日本人が「自分は無宗教だ」と言うが、キリスト教圏で言う「無神論者」とは全く違うのだ。現に、多くの人は神社に初詣に行くであろう。

「創唱宗教」とは、特定の人物が特定の教義を唱えてそれを信じる人たちがいる宗教のことである。教祖と教典、それに教団の三者によって成り立っている宗教と言い換えてよい。代表的な例は、キリスト教や仏教、イスラム教であり、いわゆる新興宗教もその類に属する。(本書より)

そして、日本人の中には「宗教は怖い」という考えの人も多く、「無宗教です」と言った方が良いの結論に達する。
私の個人的な感覚なのであるが、仏教の場合、浄土真宗門徒は違うが、他は寺に生まれた人、出家した人は「仏教の何々宗です」と言っても構わないが、一般の檀家ごときは、失礼に当たるから「真言宗です」「曹洞宗です」などとはとても大手を振って言えないのだ。何しろ、般若心経を暗記していないし、座禅よりもテレビを観る方が好きとか、こりゃあ、「仏教徒です」なんて言ったら失礼に当たる、と思っている。

というか、多くの日本人が考える宗教とは、オウム真理教やら統一教会やら創価学会やらだと思う。必死に稼いだお金を献金し、自分は服も買えないのに教祖は肥え太ったりしているような、そんな感じだ。

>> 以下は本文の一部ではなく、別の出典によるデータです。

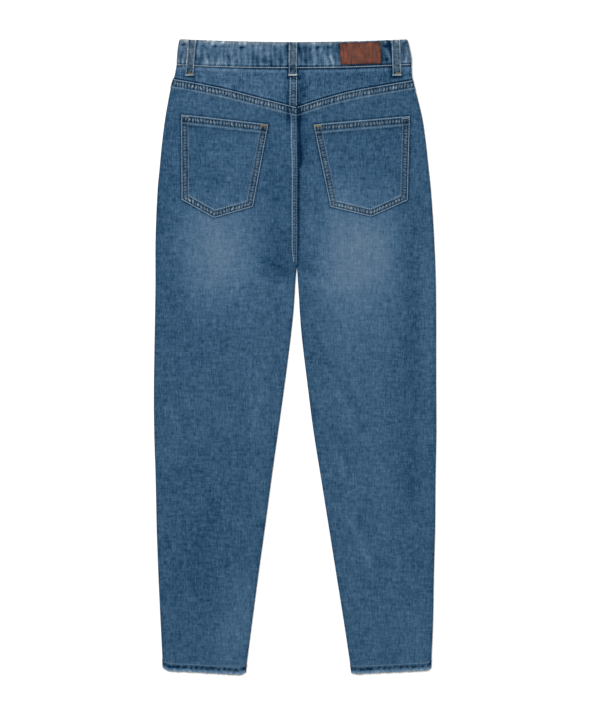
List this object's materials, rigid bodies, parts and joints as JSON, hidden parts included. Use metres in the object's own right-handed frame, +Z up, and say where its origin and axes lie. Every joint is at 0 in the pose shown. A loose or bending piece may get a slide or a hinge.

自然宗教は古くから日本にあり、当たり前に神社が守られてきた。

明治政府は、国民を支配する為に国家神道を作り、天皇を利用したのだ。
天照大神の子孫である天皇の絶対性を強調し、昔からあった神社も振り分けをした。
大国主命を祀った神社などは排除される側であったのだ。
更に、当時の神主は官僚でもあったので、神社の数も減らすこととなった。
そして、廃仏毀釈も行われ、僧侶の職を奪われた者も多くいた。

日本人が昔から持っている「自然宗教」と、明治政府の作った国家神道は違うものだというのは、他の宗教学者も言うことであるし、私も思う。

著者の姿勢は、あくまでも「浄土真宗門徒」だ。親鸞聖人の教えを一番にする。
その視点で見ると、こうなのか!と納得するのだ。

私の個人的な意見では、昔からの村や町にある鎮守さま。観音菩薩、それらを拝み、「宗教はないです」でいいと思うのだ。
イスラム教徒やキリスト教徒のように排他性の強いものはゴメンだ。